Карательные же меры по отношению к политическим противникам осуществляются в основном руками Министерства государственной безопасности (МГБ), а еще чаще – через посредство управляемой МГБ «общественности». Впрочем, провести четкую грань между кадровыми работниками МГБ и представителями приднестровской общественности иной раз тоже бывает ой как непросто. Как бы то ни было, эти карательные меры играют в Приднестровье второстепенную роль и носят сравнительно мягкий характер. Впрочем, есть и заповедные области, даже мимолетный заступ в которые ведет к верной гибели от пули киллера или несчастного случая. В основном эти области связаны с теневым бизнесом приднестровских верхов.

Борьба приднестровцев «за право жить на своей земле» – конечно же, дело святое, способное вызывать сочувствие и симпатию. Беда лишь в том, что эта борьба – при всей ее святости – очень скоро стала фиговым листком, прикрывающим дележ собственности и обогащение правящей верхушки, а приднестровское «государство де-факто» оказалось низведено до роли официанта, обслуживающего сей процесс. Впрочем, констатируя это, не стоит впадать и в чрезмерные упрощения – все происходило в несколько этапов и не всегда зависело от одной только воли приднестровского руководства.

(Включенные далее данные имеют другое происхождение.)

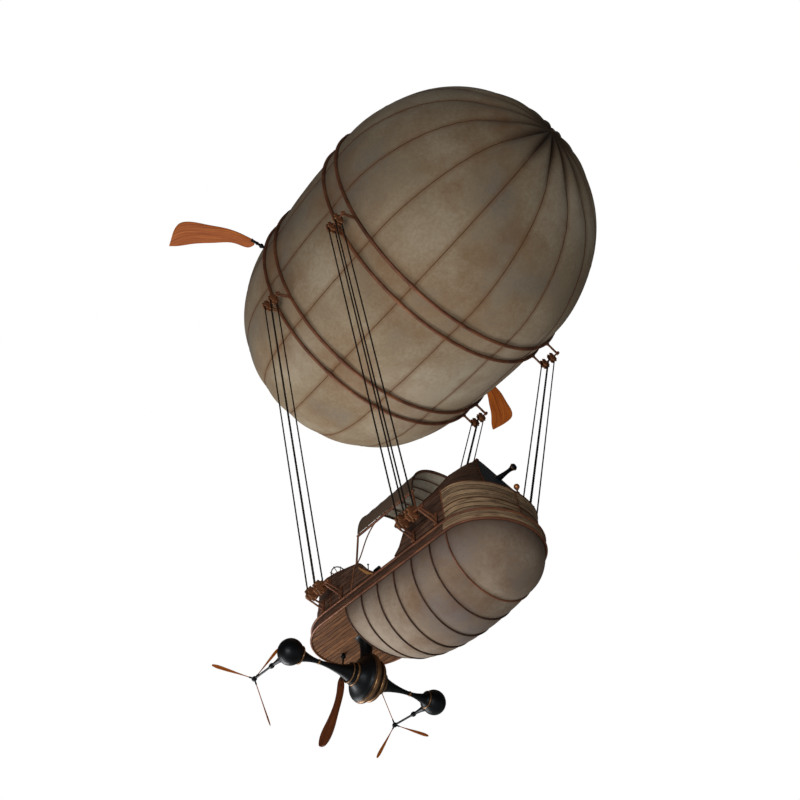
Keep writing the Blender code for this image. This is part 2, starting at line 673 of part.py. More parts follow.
def side_wall(name, side, top):
    """A bulwark along the straight side with its own top line."""
    outer, inner = [], []
    for r in range(WALL_ROWS):
        for grid, inset in ((outer, 0.0), (inner, WALL)):
            row = []
            for x, high in top:
                z = wall_height(high, r)
                along = 1 + (x - WALL_STERN_START) / (WALL_BOW_START - WALL_STERN_START)
                px, py = wall_point(min(along, 1.99999), z, inset)
                row.append((px, -side * py, z))
            grid.append(row)
    return loft(name, outer, inner, WOOD_DARK)


def end_wall(name, start, stop, top, steps=8):
    """The bulwark round the bow or the stern."""
    outer, inner = [], []
    for r in range(WALL_ROWS):
        z = wall_height(top, r)
        for grid, inset in ((outer, 0.0), (inner, WALL)):
            half = [wall_point(start + (stop - start) * i / steps, z, inset) for i in range(steps + 1)]
            grid.append([(x, y, z) for x, y in half] + [(x, -y, z) for x, y in reversed(half[:-1])])
    return loft(name, outer, inner, WOOD_DARK)


def make_walls():
    """The bulwarks fore and aft, each of two sides and an end."""
    for side in SIDES:
        side_wall(f"wall_aft_{SIDE_NAME[side]}", side, WALL_TOP_AFT)
        side_wall(f"wall_fore_{SIDE_NAME[side]}", side, WALL_TOP_FORE)
    end_wall("wall_stern", 0.9999, 0.0, WALL_TOP_AFT[0][1])
    end_wall("wall_bow", 2.0001, 3.0, WALL_TOP_FORE[-1][1])


def hood_foot(u, inset=0.0):
    """A point on the wall's top, which carries the hood."""
    height = WALL_TOP_FORE[-1][1]
    x, y = wall_point(HOOD_FOOT[0] + u * (HOOD_FOOT[1] - HOOD_FOOT[0]), height, inset)
    return Vector((x, -y, height + GAP))


def hood_point(u, v, inset=0.0):
    """A point on the hood's starboard half: u from the rear edge to the front, v from foot to ridge."""
    rear_edge = [hood_foot(0.0)] + [Vector(p) for p in HOOD_REAR]
    front_edge = [hood_foot(1.0)] + [Vector(p) for p in HOOD_FRONT]
    last = len(rear_edge) - 1
    low = min(int(v * last + 1e-9), last - 1)
    part = v * last - low
    rear = rear_edge[low].lerp(rear_edge[low + 1], part)
    front = front_edge[low].lerp(front_edge[low + 1], part)
    straight = hood_foot(0.0).lerp(hood_foot(1.0), u)
    point = rear.lerp(front, u) + (hood_foot(u) - straight) * (1 - v)
    if v < 1e-6:
        point = hood_foot(u, inset)
        return (point.x, -point.y, point.z)
    y = max(0.0, point.y - inset)
    return (point.x, -y, point.z - (inset if point.y < 1e-6 else 0.0))


def make_panel():
    """The slate panel: a fan of faces from the hood's front edge down to the stem's head."""
    front = [hood_foot(1.0)] + [Vector(p) for p in HOOD_FRONT]
    ahead = Vector((SEAT, 0, 0))
    rim = [Vector((p.x, -p.y, p.z)) + ahead for p in front] + [p + ahead for p in reversed(front[:-1])]
    rim.append(Vector((STEM_HEAD[0], 0.0, STEM_HEAD[1])))
    work = bmesh.new()
    near = [work.verts.new(p) for p in rim]
    far = [work.verts.new(p + Vector((PANEL, 0, 0))) for p in rim]
    for i in range(len(rim) - 2):
        work.faces.new((far[i], far[i + 1], far[-1]))
        work.faces.new((near[i + 1], near[i], near[-1]))
    for i in range(len(rim)):
        j = (i + 1) % len(rim)
        work.faces.new((near[i], near[j], far[j], far[i]))
    bmesh.ops.recalc_face_normals(work, faces=work.faces)
    mesh = bpy.data.meshes.new("prow_panel")
    work.to_mesh(mesh)
    work.free()
    panel = node("prow_panel", mesh, SLATE)
    bore = cylinder("bore", (2.5, 0, BARREL_Z), (3.6, 0, BARREL_Z), BARREL_RADIUS + SEAT, SLATE,
                    BARREL_STEPS)
    combined(panel, [bore], "DIFFERENCE")


def make_hood():
    """The hood from its starboard foot over the ridge to port, and the panel that closes its front."""
    steps_u, steps_v = HOOD_STEPS
    outer, inner = [], []
    for grid, inset in ((outer, 0.0), (inner, WALL)):
        half = [[hood_point(i / steps_u, j / steps_v, inset) for i in range(steps_u + 1)]
                for j in range(steps_v + 1)]
        grid += half + [[(x, -y, z) for x, y, z in row] for row in reversed(half[:-1])]
    loft("hood", outer, inner, WOOD_DARK)
    make_panel()


def canopy_arch(inset=0.0, steps=14):
    """The canopy's section from the starboard eave over the crown to port, as (y, z)."""
    half, rise = CANOPY_HALF - inset, CANOPY_CROWN - CANOPY_EAVE - inset
    points = []
    for i in range(steps + 1):
        angle = math.pi * i / steps
        c, s = math.cos(angle), math.sin(angle)
        y = -half * math.copysign(abs(c) ** (2 / CANOPY_POWER), c)
        points.append((y, CANOPY_EAVE + rise * abs(s) ** (2 / CANOPY_POWER)))
    return points


def canopy_post(side, edge, eave, head_x, knee_x, foot_x):
    """A post from its shoe on the deck up inside the wall and out to the eave, as loose pieces."""
    foot = (foot_x, side * POST_FOOT_Y)
    shoe = cylinder("shoe", (*foot, DECK_TOP + GAP), (*foot, DECK_TOP + SHOE_HEIGHT), SHOE_RADIUS, COPPER, BAR)
    route = [(*foot, DECK_TOP + POST_SUNK), (knee_x, side * POST_KNEE[0], POST_KNEE[1]),
             (head_x, side * edge, eave)]
    return [shoe, tube("post", route, POST_RADIUS, COPPER)]


def make_canopy():
    """The canvas roof, the hoops under it, and the frame of eaves, posts and braces."""
    sheet = [[(x, y, z) for y, z in canopy_arch()] for x in (CANOPY_AFT, CANOPY_FORE)]
    lining = [[(x, y, z) for y, z in canopy_arch(CANVAS)] for x in (CANOPY_AFT, CANOPY_FORE)]
    loft("canopy", sheet, lining, CANVAS_MATERIAL)
    reach = CANVAS + HOOP_BAR * HEX_FLAT + SEAT
    edge = CANOPY_HALF - reach
    eave = CANOPY_EAVE - CANOPY_TUBE - SEAT
    step = (CANOPY_FORE - CANOPY_AFT - 2 * CANOPY_END) / (CANOPY_HOOPS - 1)
    xs = [CANOPY_AFT + CANOPY_END + step * i for i in range(CANOPY_HOOPS)]
    inner = [canopy_hoop(x, reach, CANOPY_EAVE + GAP) for x in xs[1:-1]]
    crown = CANOPY_CROWN - reach
    ridge = cylinder("canopy_hoops", (xs[1], 0, crown), (xs[-2], 0, crown), CROWN_BAR, COPPER, BAR)
    combined(ridge, inner, "UNION")
    pieces = [canopy_hoop(x, reach, eave) for x in (xs[0], xs[-1])]
    aft, fore = CANOPY_AFT - EAVE_END, CANOPY_FORE + EAVE_END
    pieces.append(cylinder("eave", (aft, edge, eave), (fore, edge, eave), CANOPY_TUBE, COPPER, BAR))
    base = cylinder("canopy_frame", (aft, -edge, eave), (fore, -edge, eave), CANOPY_TUBE, COPPER, BAR)
    for side in SIDES:
        for post in POSTS:
            pieces += canopy_post(side, edge, eave, *post)
        route = [(x, side * (edge + share * (POST_KNEE[0] - edge)), z) for x, share, z in BRACE]
        pieces.append(tube("brace", route, BRACE_RADIUS, COPPER))
    combined(base, pieces, "UNION")


def canopy_hoop(x, reach, foot):
    """One arch under the sheet, from its foot height up over the crown and down."""
    arch = [(x, y, z) for y, z in canopy_arch(reach)]
    ends = [(x, side * (CANOPY_HALF - reach), foot) for side in SIDES]
    return tube("hoop", [ends[0]] + arch[1:-1] + [ends[1]], HOOP_BAR, COPPER)


def engine_profile(extra=0.0):
    """The engine's turned shape as (radius, y) from port to starboard."""
    ball = [math.radians(a) for a in BALL_ANGLES]
    port = [(BALL_RADIUS * math.sin(a), BALL_Y + BALL_RADIUS * math.cos(a)) for a in ball]
    port += [(radius, y) for y, radius in ARM_PROFILE]
    drum = [(radius, y) for y, radius in DRUM_PROFILE]
    starboard = [(radius, -y) for radius, y in reversed(port)]
    return [(radius + (extra if radius else 0.0), y) for radius, y in port + drum + starboard]


def make_engine():
    """The drum and its two arms, the cones behind the balls, the pylon over it and the propellers."""
    place = Matrix.Translation((ENGINE_X, 0, ENGINE_Z)) @ along_y()
    cones, sockets = [], []
    for side in SIDES:
        ball = Vector((ENGINE_X, side * BALL_Y, ENGINE_Z))
        cones.append(turned("cone", CONE, STEEL, Matrix.Translation(ball) @ along_x().inverted(), DISC))
        near = ball - Vector((SOCKET_START, 0, 0))
        sockets.append(cylinder("socket", near, near - Vector((SOCKET_REACH, 0, 0)), bore_radius(SHAFT_RADIUS),
                                STEEL, BORE_SIDES))
    engine = combined(turned("engine", engine_profile(), STEEL, place, ENGINE_STEPS), cones, "UNION")
    combined(engine, sockets, "DIFFERENCE")
    profile = [(radius, -down) for radius, down in PYLON]
    pylon = turned("pylon", profile, STEEL, Matrix.Translation((ENGINE_X, 0, HULL_BOTTOM - GAP)), 16)
    cutter = turned("drum_cutter", engine_profile(SEAT), STEEL, place, ENGINE_STEPS)
    combined(pylon, [cutter], "DIFFERENCE")
    for side in SIDES:
        make_propeller(side)


def blade():
    """A slim paddle along +Z from a wire root to a rounded tip, thin at its edges."""
    outline = [(share * PROP_RADIUS, wide * BLADE_WIDTH / 2) for share, wide in BLADE_SHAPE]
    outline[0] = (PROP_ROOT, outline[0][1])
    faces = []
    for thick in (-BLADE_THICKNESS / 2, BLADE_THICKNESS / 2):
        edge = thick * BLADE_EDGE
        faces.append([[(-half, edge, z), (0.0, thick, z), (half, edge, z)] for z, half in outline])
    return loft("blade", *faces, WOOD_ORANGE)


def make_propeller(side):
    """Three pitched blades on a hub and the shaft that runs forward into the cone."""
    centre = Vector((PROP_X, side * BALL_Y, ENGINE_Z))
    pieces = []
    for i in range(BLADES):
        piece = blade()
        # +Z of the blade turns to the blade's direction in the plane across X
        turn = Matrix.Rotation(math.radians(BLADE_START[side] + i * 360 / BLADES - 90), 4, "X")
        pitch = Matrix.Rotation(math.radians(90 - BLADE_PITCH * side), 4, "Z")
        piece.data.transform(Matrix.Translation(centre) @ turn @ pitch)
        pieces.append(piece)
    pieces.append(turned("hub", HUB, STEEL, Matrix.Translation(centre) @ along_x(), 10))
    start = (ENGINE_X - SHAFT_START, centre.y, centre.z)
    shaft = cylinder(f"propeller_{SIDE_NAME[side]}", start, centre, SHAFT_RADIUS, STEEL)
    combined(shaft, pieces, "UNION")


def make_rudder():
    """The stock under the stern and the board that turns on it."""
    top = HULL_BOTTOM - GAP
    stock = [(radius, top - down) for radius, down in STOCK_COLLAR] + [(STOCK_RADIUS, STOCK_END), (0.0, STOCK_END)]
    turned("rudder_post", stock, STEEL, Matrix.Translation((RUDDER_X, 0, 0)), 16)
    slab = plate("rudder", RUDDER_OUTLINE, -BOARD / 2, BOARD / 2, WOOD_RED)
    slab.data.transform(Matrix.Rotation(math.radians(90), 4, "X"))
    high, low = [(RUDDER_X, 0, z) for z in CLAMP_ENDS]
    slab = combined(slab, [cylinder("clamp", high, low, CLAMP_RADIUS, STEEL, DISC)], "UNION")
    above, end = (RUDDER_X, 0, CLAMP_ENDS[0] + 0.1), (RUDDER_X, 0, STOCK_END - END_ROOM)
    combined(slab, [cylinder("socket", above, end, bore_radius(STOCK_RADIUS), STEEL, BORE_SIDES)], "DIFFERENCE")


def make_fins():
    """The two side fins, each on a link out from the rearmost hoop."""
    for side in SIDES:
        def out(y):
            return (FIN_X, side * y, 0.0)

        link = cylinder(f"fin_link_{SIDE_NAME[side]}", out(ENVELOPE_RADIUS + HOOP_TUBE + SEAT), out(LINK_END),
                        LINK_RADIUS, STEEL)
        half_circle = [math.radians(a) for a in range(0, 181, 30)]
        ball = turned("ball", [(LINK_BALL * math.sin(a), LINK_BALL * math.cos(a)) for a in half_circle], STEEL,
                      Matrix.Translation(out(LINK_BALL_Y)), DISC)
        combined(link, [ball], "UNION")
        outline = [(x, side * y) for x, y in FIN_OUTLINE]
        slab = plate(f"fin_{SIDE_NAME[side]}", outline, -BOARD / 2, BOARD / 2, WOOD_ORANGE)
        near, far = SLEEVE_ENDS
        slab = combined(slab, [cylinder("sleeve", out(near), out(far), SLEEVE_RADIUS, STEEL, DISC)], "UNION")
        bore = cylinder("bore", out(near - 0.1), out(LINK_END + END_ROOM / 10), bore_radius(LINK_RADIUS), STEEL,
                        BORE_SIDES)
        combined(slab, [bore], "DIFFERENCE")


def make_fittings():
    """The gun barrel in the panel and the lamp on the bow wall."""
    turned("barrel", BARREL, STEEL, Matrix.Translation((0, 0, BARREL_Z)) @ along_x(), BARREL_STEPS)
    place = Matrix.Translation((*LAMP_PLACE, WALL_TOP_FORE[-1][1] + GAP))
    turned("lamp", LAMP, COPPER, place, DISC)


make_envelope()
make_suspension()
make_hull()
make_hood()
make_canopy()
make_engine()
make_rudder()
make_fins()
make_fittings()
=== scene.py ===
"""Looks of the airship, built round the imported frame.

Metres. +X is forward, +Y is to port and +Z is up, and the origin is the envelope's centre.
"""

import logging
import math
from dataclasses import dataclass
from enum import Enum
from typing import Any, Callable, Sequence

import bmesh
import bpy
import numpy as np
from mathutils import Matrix, Vector

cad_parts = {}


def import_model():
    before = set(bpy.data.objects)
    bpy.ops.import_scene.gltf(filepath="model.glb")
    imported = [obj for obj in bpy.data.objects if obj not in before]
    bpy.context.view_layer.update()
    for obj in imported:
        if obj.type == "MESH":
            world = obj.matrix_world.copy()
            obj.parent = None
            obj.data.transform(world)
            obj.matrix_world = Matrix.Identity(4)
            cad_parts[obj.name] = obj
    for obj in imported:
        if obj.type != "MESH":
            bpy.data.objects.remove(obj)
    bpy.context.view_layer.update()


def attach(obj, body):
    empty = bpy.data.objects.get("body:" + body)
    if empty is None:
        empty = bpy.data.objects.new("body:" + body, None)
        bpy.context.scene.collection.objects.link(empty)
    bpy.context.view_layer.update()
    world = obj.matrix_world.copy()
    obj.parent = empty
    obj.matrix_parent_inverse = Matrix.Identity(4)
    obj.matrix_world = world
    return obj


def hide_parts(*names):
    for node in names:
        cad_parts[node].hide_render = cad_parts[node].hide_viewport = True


Array = np.ndarray
Table = tuple[tuple[float, ...], ...]
LOG = logging.getLogger("airship")
STARBOARD, PORT = -1, 1
SIDES = (STARBOARD, PORT)
SIDE_NAME = {STARBOARD: "starboard", PORT: "port"}
MAIN_BODY = "airship"
SEAT = 0.0006
AHEAD = (1.0, 0.0, 0.0)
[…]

Трезвый взгляд на зарождение ПМР, к сожалению, всегда был редкостью. В угоду пропагандистским нуждам, побудительные мотивы лиц, стоявших у ее истоков, либо безмерно идеализировались, либо столь же безмерно опошлялись. Правда, как обычно, лежит посередине: подъем общественного самосознания в Приднестровье в начале 90-х был налицо, но организовать, возглавить и профинансировать из средств предприятий борьбу приднестровцев за гражданские права левобережных директоров побудил, в первую очередь, страх за себя и свое личное положение.

Иначе и быть не могло – директорский корпус Приднестровья отнюдь не состоял из подвижников и святых, как, впрочем, не состоял он и из законченных негодяев – обычные люди, каждому своя рубашка к телу ближе... Понятно и то, что, оказавшись в новых условиях, они, в первую очередь, озаботились о собственном благосостоянии на случай возможного краха. Так что первая волна «прихватизации», по сути, была волной банальных хищений, чуть прикрытых пафосом борьбы с национализмом и кишиневской агрессией.

Но, помимо заботы о себе, любимых, директора были вынуждены что-то делать и с системным кризисом приднестровской экономики в целом. А экономика ПМР, буквально с первых дней существования непризнанной государственности, оказалась в очень непростых условиях, когда на разрыв союзных связей наложились непризнанность,
затем война, следом – снова непризнанность.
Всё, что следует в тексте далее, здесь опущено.